→ TASK MATERIAL
______________________________

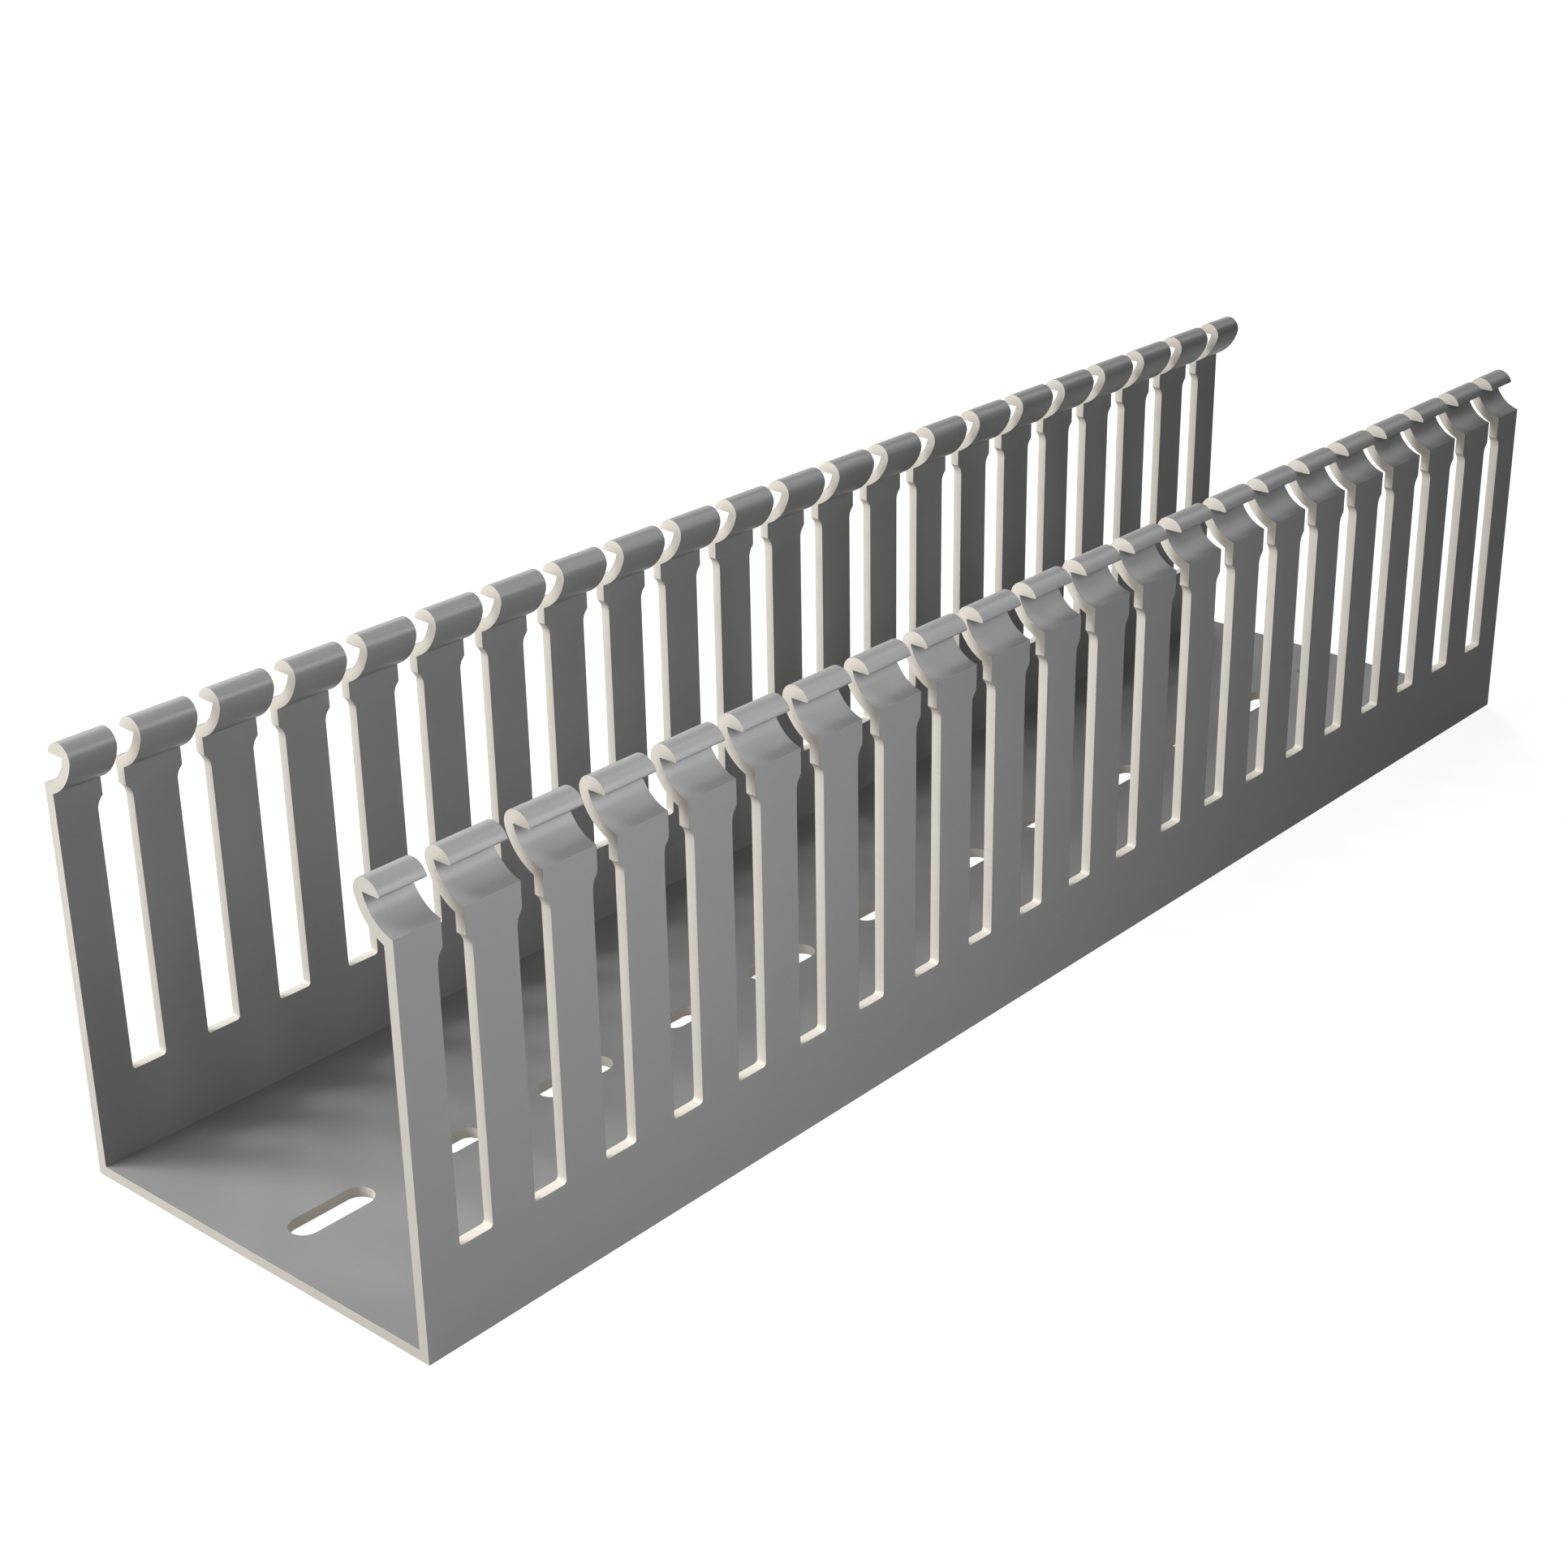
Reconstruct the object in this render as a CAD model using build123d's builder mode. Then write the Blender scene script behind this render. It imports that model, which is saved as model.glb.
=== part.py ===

______________________________

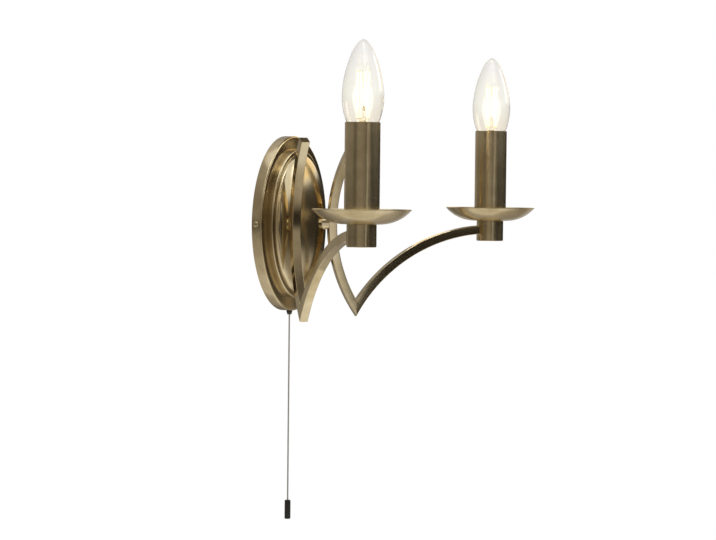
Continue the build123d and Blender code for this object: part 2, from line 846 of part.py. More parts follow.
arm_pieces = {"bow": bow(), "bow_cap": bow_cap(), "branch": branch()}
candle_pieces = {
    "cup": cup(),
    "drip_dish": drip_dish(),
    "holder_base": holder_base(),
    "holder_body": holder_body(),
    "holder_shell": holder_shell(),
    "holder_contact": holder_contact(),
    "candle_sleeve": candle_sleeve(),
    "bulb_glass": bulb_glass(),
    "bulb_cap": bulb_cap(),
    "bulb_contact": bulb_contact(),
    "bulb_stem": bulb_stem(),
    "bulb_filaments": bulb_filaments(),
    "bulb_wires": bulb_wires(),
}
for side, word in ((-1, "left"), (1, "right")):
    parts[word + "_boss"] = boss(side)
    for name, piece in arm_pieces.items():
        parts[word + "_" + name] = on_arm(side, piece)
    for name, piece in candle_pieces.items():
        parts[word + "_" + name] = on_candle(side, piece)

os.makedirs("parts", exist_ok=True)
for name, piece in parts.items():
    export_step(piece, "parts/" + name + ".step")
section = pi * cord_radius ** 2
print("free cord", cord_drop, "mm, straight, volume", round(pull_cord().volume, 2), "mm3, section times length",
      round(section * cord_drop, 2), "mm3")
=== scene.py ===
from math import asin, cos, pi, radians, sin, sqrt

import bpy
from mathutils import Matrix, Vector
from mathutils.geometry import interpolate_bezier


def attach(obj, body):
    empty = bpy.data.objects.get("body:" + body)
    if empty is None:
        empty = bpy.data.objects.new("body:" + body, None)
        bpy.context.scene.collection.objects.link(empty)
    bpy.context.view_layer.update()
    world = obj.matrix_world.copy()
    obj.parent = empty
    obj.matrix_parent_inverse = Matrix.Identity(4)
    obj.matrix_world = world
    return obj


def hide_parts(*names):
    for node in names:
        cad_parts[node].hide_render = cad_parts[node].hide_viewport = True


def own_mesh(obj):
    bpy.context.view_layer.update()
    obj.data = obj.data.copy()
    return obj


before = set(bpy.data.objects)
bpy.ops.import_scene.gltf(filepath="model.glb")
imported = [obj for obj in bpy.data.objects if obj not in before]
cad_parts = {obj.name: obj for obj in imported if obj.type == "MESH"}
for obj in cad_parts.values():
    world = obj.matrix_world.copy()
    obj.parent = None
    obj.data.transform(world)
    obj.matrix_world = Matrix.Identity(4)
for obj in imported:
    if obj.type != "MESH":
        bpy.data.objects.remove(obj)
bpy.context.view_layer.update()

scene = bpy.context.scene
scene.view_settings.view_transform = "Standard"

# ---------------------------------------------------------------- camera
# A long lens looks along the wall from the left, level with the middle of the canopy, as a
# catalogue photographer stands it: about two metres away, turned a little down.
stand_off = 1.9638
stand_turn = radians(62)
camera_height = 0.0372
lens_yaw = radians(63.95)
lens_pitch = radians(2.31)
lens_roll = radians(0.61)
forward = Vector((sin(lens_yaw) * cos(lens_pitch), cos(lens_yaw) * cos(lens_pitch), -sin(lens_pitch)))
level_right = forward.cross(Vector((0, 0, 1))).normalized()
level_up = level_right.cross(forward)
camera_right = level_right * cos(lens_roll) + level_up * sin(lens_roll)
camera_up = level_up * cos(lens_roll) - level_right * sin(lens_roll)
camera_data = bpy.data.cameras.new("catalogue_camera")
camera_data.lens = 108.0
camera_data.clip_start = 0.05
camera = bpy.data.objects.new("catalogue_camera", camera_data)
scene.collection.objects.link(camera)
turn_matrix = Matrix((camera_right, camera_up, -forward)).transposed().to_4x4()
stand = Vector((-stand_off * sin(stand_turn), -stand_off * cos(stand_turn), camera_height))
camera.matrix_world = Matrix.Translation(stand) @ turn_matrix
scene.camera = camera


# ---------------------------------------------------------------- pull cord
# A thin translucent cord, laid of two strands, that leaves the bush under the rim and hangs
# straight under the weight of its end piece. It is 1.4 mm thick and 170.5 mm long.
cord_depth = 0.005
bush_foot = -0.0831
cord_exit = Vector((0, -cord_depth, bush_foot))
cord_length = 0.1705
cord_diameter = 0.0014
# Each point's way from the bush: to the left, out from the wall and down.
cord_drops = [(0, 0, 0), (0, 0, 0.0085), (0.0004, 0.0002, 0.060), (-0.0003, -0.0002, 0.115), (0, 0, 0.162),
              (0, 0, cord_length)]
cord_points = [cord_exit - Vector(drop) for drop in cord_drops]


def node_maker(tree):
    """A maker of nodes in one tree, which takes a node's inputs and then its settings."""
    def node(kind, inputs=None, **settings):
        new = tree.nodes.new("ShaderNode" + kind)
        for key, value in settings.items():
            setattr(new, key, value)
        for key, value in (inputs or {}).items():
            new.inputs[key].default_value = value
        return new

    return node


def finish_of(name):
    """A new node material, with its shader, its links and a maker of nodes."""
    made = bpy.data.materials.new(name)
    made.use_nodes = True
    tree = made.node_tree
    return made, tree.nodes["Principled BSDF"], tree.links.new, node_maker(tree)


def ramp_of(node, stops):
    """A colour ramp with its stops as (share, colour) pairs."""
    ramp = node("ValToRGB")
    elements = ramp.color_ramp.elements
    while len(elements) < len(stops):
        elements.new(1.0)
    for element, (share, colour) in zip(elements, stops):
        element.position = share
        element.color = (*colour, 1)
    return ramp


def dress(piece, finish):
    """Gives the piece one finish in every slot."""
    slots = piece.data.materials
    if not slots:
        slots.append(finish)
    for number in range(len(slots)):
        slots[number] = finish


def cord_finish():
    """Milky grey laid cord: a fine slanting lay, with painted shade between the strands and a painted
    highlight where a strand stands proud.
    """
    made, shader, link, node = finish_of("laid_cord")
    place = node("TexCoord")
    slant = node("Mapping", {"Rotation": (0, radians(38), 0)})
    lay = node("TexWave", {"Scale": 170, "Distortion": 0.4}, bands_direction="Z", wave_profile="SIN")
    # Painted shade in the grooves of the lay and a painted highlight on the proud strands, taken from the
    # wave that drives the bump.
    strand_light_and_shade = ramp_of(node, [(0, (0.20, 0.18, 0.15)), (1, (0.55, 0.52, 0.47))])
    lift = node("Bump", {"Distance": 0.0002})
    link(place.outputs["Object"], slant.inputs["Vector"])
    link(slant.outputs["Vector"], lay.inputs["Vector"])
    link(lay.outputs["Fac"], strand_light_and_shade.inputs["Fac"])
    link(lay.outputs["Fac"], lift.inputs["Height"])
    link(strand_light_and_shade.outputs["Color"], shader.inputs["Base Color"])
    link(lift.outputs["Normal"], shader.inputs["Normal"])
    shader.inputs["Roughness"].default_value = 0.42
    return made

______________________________

Extract from the records above the lines from the one containing "section = pi * cord_radius ** 2" to the one containing "bpy.data.objects.remove(obj)", both lines included, exactly as they appear and with nothing else.

section = pi * cord_radius ** 2
print("free cord", cord_drop, "mm, straight, volume", round(pull_cord().volume, 2), "mm3, section times length",
      round(section * cord_drop, 2), "mm3")
=== scene.py ===
from math import asin, cos, pi, radians, sin, sqrt

import bpy
from mathutils import Matrix, Vector
from mathutils.geometry import interpolate_bezier


def attach(obj, body):
    empty = bpy.data.objects.get("body:" + body)
    if empty is None:
        empty = bpy.data.objects.new("body:" + body, None)
        bpy.context.scene.collection.objects.link(empty)
    bpy.context.view_layer.update()
    world = obj.matrix_world.copy()
    obj.parent = empty
    obj.matrix_parent_inverse = Matrix.Identity(4)
    obj.matrix_world = world
    return obj


def hide_parts(*names):
    for node in names:
        cad_parts[node].hide_render = cad_parts[node].hide_viewport = True


def own_mesh(obj):
    bpy.context.view_layer.update()
    obj.data = obj.data.copy()
    return obj


before = set(bpy.data.objects)
bpy.ops.import_scene.gltf(filepath="model.glb")
imported = [obj for obj in bpy.data.objects if obj not in before]
cad_parts = {obj.name: obj for obj in imported if obj.type == "MESH"}
for obj in cad_parts.values():
    world = obj.matrix_world.copy()
    obj.parent = None
    obj.data.transform(world)
    obj.matrix_world = Matrix.Identity(4)
for obj in imported:
    if obj.type != "MESH":
        bpy.data.objects.remove(obj)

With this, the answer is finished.